Einzige Wahl im Kalender: NRW mit mehr als einem Fünftel der Bevölkerung

Auch nach der NRW-Kommunalwahl wird schwer erkennbar sein, wie sehr die Bundespolitik das Ergebnis tatsächlich geprägt hat. Dennoch gilt als nahezu sicher, dass die Wahl Nachwirkungen auf die Bundespolitik haben wird. Dafür gibt es klare Gründe: Von den über 83 Millionen Menschen in Deutschland wohnen fast 22 Prozent in Nordrhein-Westfalen. Es ist das bevölkerungsreichste Bundesland mit 13,7 Millionen Stimmberechtigten. Allein das verschafft der NRW-Kommunalwahl ein besonderes Gewicht.

Hinzu kommt, dass NRW nahezu allein im Wahlkalender steht. Die letzte Wahl in Deutschland liegt mehr als ein halbes Jahr zurück (Hamburg-Bürgerschaft). Bis zur nächsten Abstimmung vergehen wieder sechs Monate: Am 8. März 2026 sind in Bayern Kommunalwahlen und in Baden-Württemberg Landtagswahlen.
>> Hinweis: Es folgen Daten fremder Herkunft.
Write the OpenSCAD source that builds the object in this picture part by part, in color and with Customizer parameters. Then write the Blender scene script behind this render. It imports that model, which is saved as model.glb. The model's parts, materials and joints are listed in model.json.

Damit ist NRW nicht nur die erste Wahl seit Schwarz-Rot in Berlin, sondern auch die einzige innerhalb eines Jahres.

Persönliche Betroffenheit der Koalition: Droht ein Denkzettel?
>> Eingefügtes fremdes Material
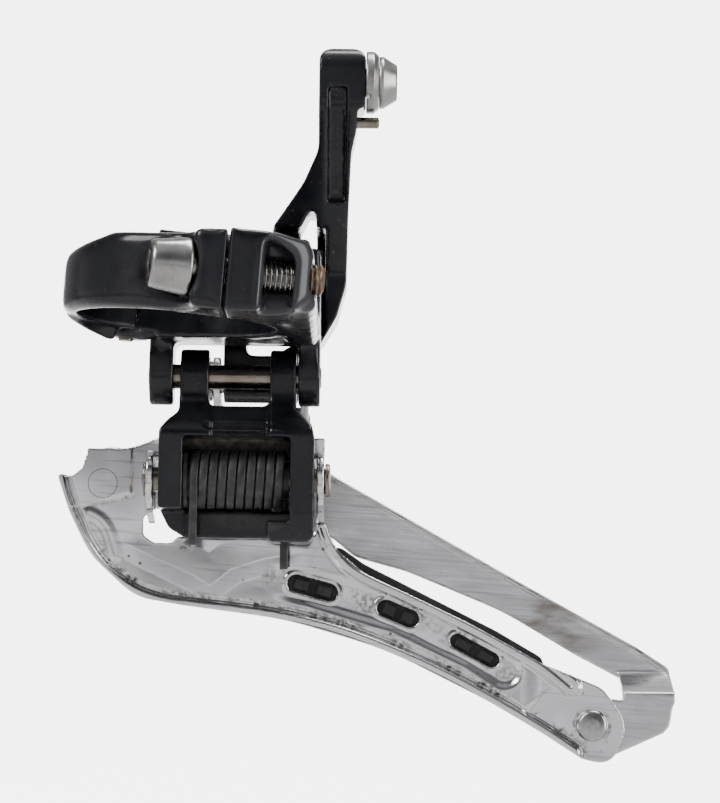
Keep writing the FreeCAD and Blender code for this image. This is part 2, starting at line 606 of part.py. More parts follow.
# ---------------------------------------------------------------- cage
TAIL = (size("tail_x"), size("tail_z"))
LUG = size("lug_radius")
WINDOW_TOP = -24.0
WINDOW_LOW = -37.3
TAB_LEFT = (-6.0, -4.8)
TAB_RIGHT = (22.1, 23.3)
# slots in the rear arm of the inner plate, as x, z, length, width, direction
SLOTS = ((21.5, -45.6, 8.5, 2.8, -14), (35.8, -49.7, 7.2, 2.8, -22), (48.6, -55.7, 8.9, 2.4, -28))
NOSE_RIVET = (-12.5, 37.0)
NOSE_SHANK = 1.2
BRIDGE_Z = -23.6


def lug_end():
    """Three corners that round the tail lug about the rivet."""
    return [(TAIL[0] + 0.6 * LUG, TAIL[1] - 1.25 * LUG, LUG), (TAIL[0] + 1.2 * LUG, TAIL[1], LUG),
            (TAIL[0] + 0.35 * LUG, TAIL[1] + 1.2 * LUG, LUG)]


def make_inner_plate():
    body = new_body("inner_plate")
    outline = [
        (-21.4, -27.0, 0.5), (-19.2, -33.4, 12), (-15.6, -40.6, 14), (-8.0, -47.5, 10), (0.0, -48.8, 12),
        (17.0, -50.9, 60), (34.0, -55.8, 60), (51.0, -64.1, 60), (60.0, -69.3, 30), (66.6, -73.5, 5)]
    outline += lug_end()
    outline += [
        (60.0, -57.8, 10), (47.9, -51.2, 60), (30.1, -43.0, 10), (25.2, -39.0, 6), (TAB_RIGHT[1], -34.0, 4),
        (TAB_RIGHT[1], -20.6), (-4.0, -20.6, 1), (-9.0, -22.5, 6), (-16.4, -23.4, 1), (-17.2, -26.0, 1),
        (-19.0, -27.4, 0.6)]
    pad(body, "front", INNER_Y, INNER_Y + PLATE, rounded(outline), bind="Sizes.plate_thickness")
    # two tabs folded inboard from the window's sides, round about the lower pin
    qy, qz = Q_IN
    eye = 4.7
    tab = [(INNER_Y + PLATE, qz + 4.6), (INNER_Y + PLATE, qz - 7.2), (qy - 0.5, qz - 5.4, 4.5),
           (qy - eye, qz - 3.0, 4), (qy - eye, qz + 3.0, 4), (qy - 0.5, qz + eye, 4)]
    for first, last in (TAB_LEFT, TAB_RIGHT):
        pad(body, "side", first, last, rounded(tab))
    # nose flange, folded outboard over the chain
    pad(body, "top", BRIDGE_Z, BRIDGE_Z + 0.9, rounded([
        (-16.4, INNER_Y), (-8.6, INNER_Y), (-8.6, 39.6, 2), (-16.4, 39.6, 2)]))
    window = [(TAB_LEFT[1], WINDOW_TOP, 0.8), (TAB_RIGHT[0], WINDOW_TOP, 0.8),
              (TAB_RIGHT[0], WINDOW_LOW, 1.5), (-0.9, WINDOW_LOW, 0.6), (-2.2, -38.4, 0.6), (-5.0, -38.4, 1),
              (-6.8, -37.2, 1), (-6.8, -34.0, 1), (TAB_LEFT[1], -33.2, 0.5)]
    pocket(body, "front", INNER_Y - 0.001, INNER_Y + 3.0, rounded(window))
    for x, z, length, width, turn in SLOTS:
        pocket(body, "front", INNER_Y - 1.0, INNER_Y + 3.0, slot(x, z, length, width, turn))
    rivet_hole = circle(TAIL[0], TAIL[1], size("rivet_radius") + HELD)
    pocket(body, "front", INNER_Y - 1.0, INNER_Y + 3.0, rivet_hole)
    pocket(body, "side", -10.0, 30.0, circle(qy, qz, PIN + HELD))
    pocket(body, "top", -30.0, -15.0, circle(NOSE_RIVET[0], NOSE_RIVET[1], NOSE_SHANK + HELD))
    return body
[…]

Unter den Wahlberechtigten finden sich etliche bekannte Koalitionspolitiker. Neben Kanzler Merz stammen auch Bundestagsfraktionschef Jens Spahn und CDU-Generalsekretär Carsten Linnemann aus NRW. Gleiches gilt für SPD-Chefin Bärbel Bas aus Duisburg. Damit steigt die persönliche Betroffenheit innerhalb der Regierungsparteien. Für SPD und CDU auf Bundesebene geht es in erster Linie darum, ob sie selbst Verluste einstecken müssen. Bei der Bundestagswahl im Februar hatten Union und SPD gemeinsam noch 49,3 Prozent erreicht. In bundesweiten Umfragen sind nur noch 39 bis 44 Prozent übrig. Eine Mehrheit im Bundestag hätte Schwarz-Rot damit nicht mehr.

In ihrem einstigen Kernland Nordrhein-Westfalen muss besonders die SPD mit deutlichen Einbußen rechnen. Aber auch die Union steht unter Druck. Bei den letzten Kommunalwahlen 2020 erzielte sie 34,3 Prozent. Die SPD kam mit 24,3 Prozent knapp vor den Grünen mit 20,0 auf Rang zwei. Beide Parteien verbuchten ihr schwächstes Kommunalwahlergebnis in NRW.

Steigt der blaue Balken an?

Die entscheidende Frage der NRW-Kommunalwahl lautet: Wie stark wächst der blaue Balken, der damals bei 5,1 Prozent lag? 2017 zog die AfD erstmals mit einem einstelligen Ergebnis in den Düsseldorfer Landtag ein. Lange lagen ihre Werte dort deutlich unter denen in westlichen Bundesländern wie Niedersachsen, Bayern oder Hessen. Bei der Bundestagswahl im Februar jedoch wurde die AfD mit 16,8 Prozent drittstärkste Kraft vor den Grünen.

"Vor allem in strukturschwachen Regionen mit industriellem Niedergang – wie Gelsenkirchen oder Duisburg – hat die AfD gute Chancen, ihre Ergebnisse auszubauen und sich dauerhaft zu verankern", sagte Politikwissenschaftler Oliver Lembcke von der Universität Bochum Ende August.

Ob die Partei Bürgermeister-, Oberbürgermeister- oder Landratsposten erobert, bleibt ungewiss. Möglicherweise entscheidet sich dies erst in Stichwahlen. Den Wahlkreis Gelsenkirchen konnte die AfD bereits bei der Bundestagswahl im Februar gewinnen. Die kriselnde Ruhrgebiets-Stadt, einst geprägt durch Kohle- und Stahlindustrie, weist heute die höchste Arbeitslosenquote Deutschlands auf.

Neue Spannungen für die Koalition

Ein weiteres starkes AfD-Ergebnis dürfte frischen Streit in die Koalition tragen, die nach einem schwierigen Start gerade erst wieder Tritt fasst. Die Union würde sich in ihrem Ruf nach einem harten Kurs gegen illegale Migration bestätigt sehen. Die SPD hätte dagegen ein zusätzliches Argument, ein AfD-Verbotsverfahren zu fordern. Gespräche darüber hat die Union erst kürzlich abgelehnt. Auch die anstehenden Beratungen über Sozialreformen werden durch schwache Wahlergebnisse sicher komplizierter.